School in the present day and how different it was from the 1800/1900s!

George Hopcraft
George Hopcraft (Photo: Leonie Hopcraft)

George Hopcraft is 8 years old and lives with his mum and dad in Everdon. He goes to Badby Primary School.

George travels on the mini-bus that takes him and other children to school every day. The bus collects him at 8.20am and he and is home at 3.45pm. Mums, siblings and pets wait on the village green for the children to arrive home. He then goes out to play with his friends from the village.

School starts at 9.00am and lessons include RE, English, maths and PE. Nowadays there are no music lessons. PE is George’s favourite. He has a teacher and teaching assistant to teach him his lessons. The children learn from using the internet, text books, and exercise books using pencils.

Lunch is from midday to 1.00pm and George can either take a packed lunch or have a hot meal which is free for Reception, Years 1 and 2 children, Years 3, 4, 5 and 6 have to pay. George takes mum’s sandwiches except on a Wednesday when it is a roast dinner!

George likes to play football in the playground. He doesn’t know what the girls play!

Home School Communication
George Hopcraft's Home School
Communication book (Photo: Leonie Hopcraft)
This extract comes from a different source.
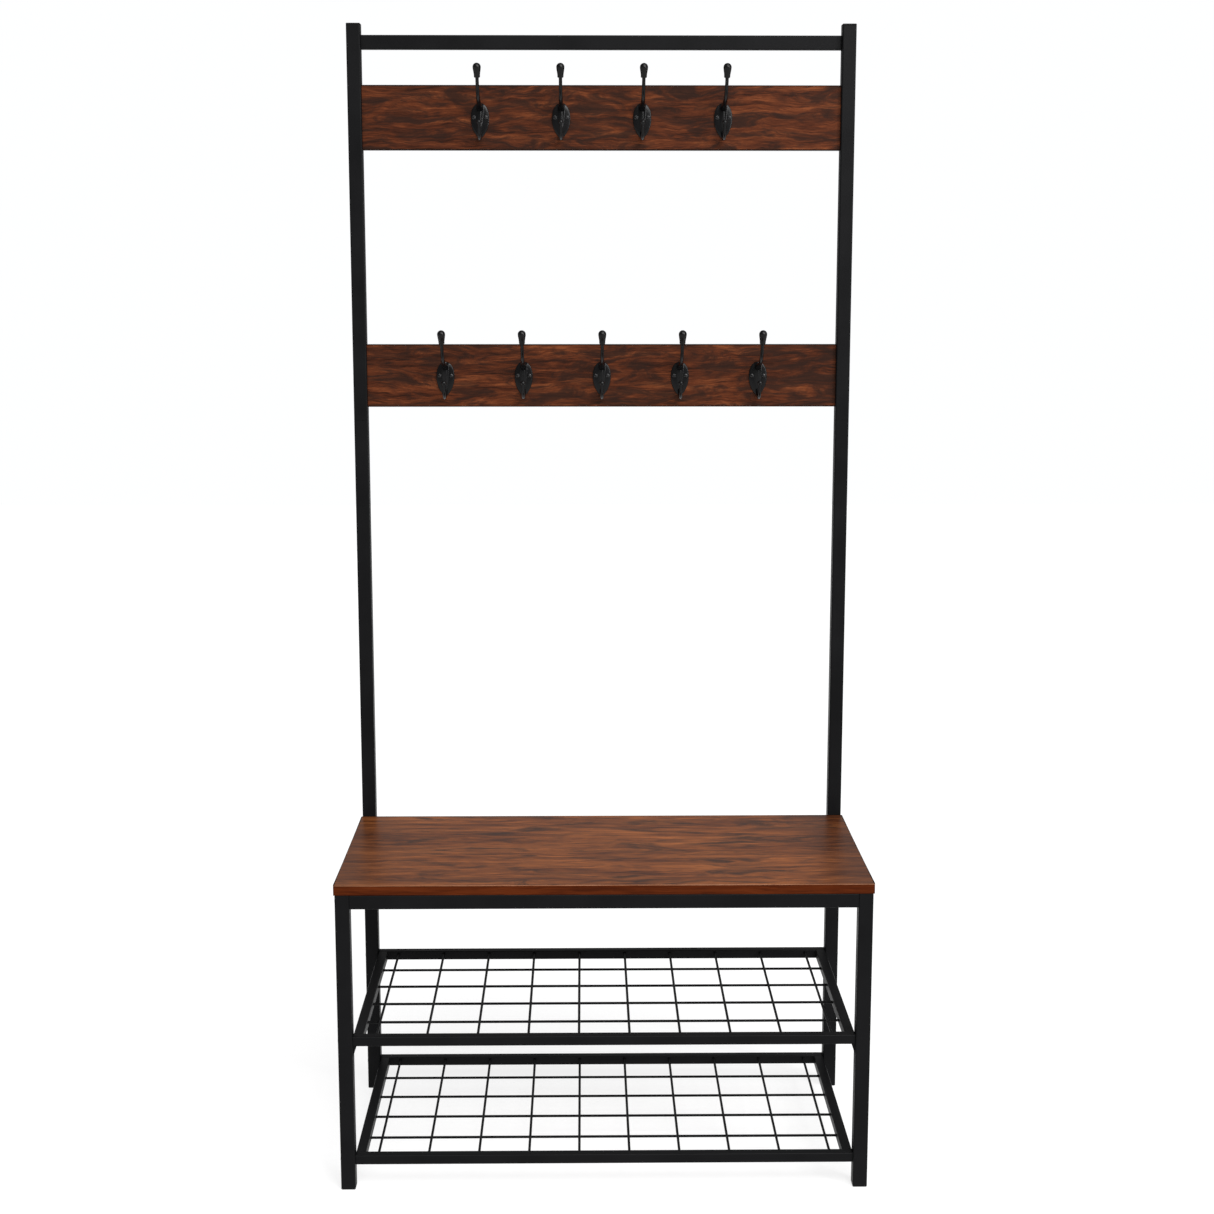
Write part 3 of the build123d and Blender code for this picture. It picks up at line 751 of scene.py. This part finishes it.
def rounded_block(lo, hi, axis, corner, low_round, high_round):
    """Block with rounded edges: a rounded rectangle carried along the axis, drawn in along a
    quarter circle at each end, with a last ring just inside each rim to keep the end flat."""
    lo = np.array(lo)
    hi = np.array(hi)
    half = (hi - lo) / 2
    turn = np.linspace(0, math.pi / 2, 5)
    rings = []
    stations = [(lo[axis], low_round + FLAT_LEAD)]
    stations += [
        (lo[axis] + low_round * (1 - math.cos(t)), low_round * (1 - math.sin(t))) for t in turn
    ]
    stations += [(lo[axis] + low_round + FLAT_LEAD, 0), (hi[axis] - high_round - FLAT_LEAD, 0)]
    stations += [
        (hi[axis] - high_round * (1 - math.cos(t)), high_round * (1 - math.sin(t)))
        for t in turn[::-1]
    ]
    stations += [(hi[axis], high_round + FLAT_LEAD)]
    for along, inset in stations:
        half_a = half[(axis + 1) % 3] - inset
        half_b = half[(axis + 2) % 3] - inset
        outline = rounded_outline(half_a, half_b, max(corner - inset, 0.1 * MM))
        rings.append(laid_across(axis, along, outline, (lo + hi) / 2))
    return skin(np.array(rings))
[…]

There are lunch time clubs and after school activities which include basketball, netball, chess, knitting and many more. George plays basketball. He also plays football Friday lunchtimes.

A 'Home School Communication' book is used and is a way of communicating between George’s teacher and his mum and dad. It is especially useful for parents or carers who do not go to the school everyday. This lets the teacher know what he has been reading or if he has done something good at home, i.e. George was recently in his team’s football final.

New to the school is an internet-based website called 'Class Dojo'. It is a communication a bit like Facebook between the school and parents and gives all sorts of information such as photographs of what children have been doing at school or on schools trips, reminders for 'Mufti Days', i.e. dress down days, and school events such as Rose Day. George’s mum can even let his school know if he is going to be late.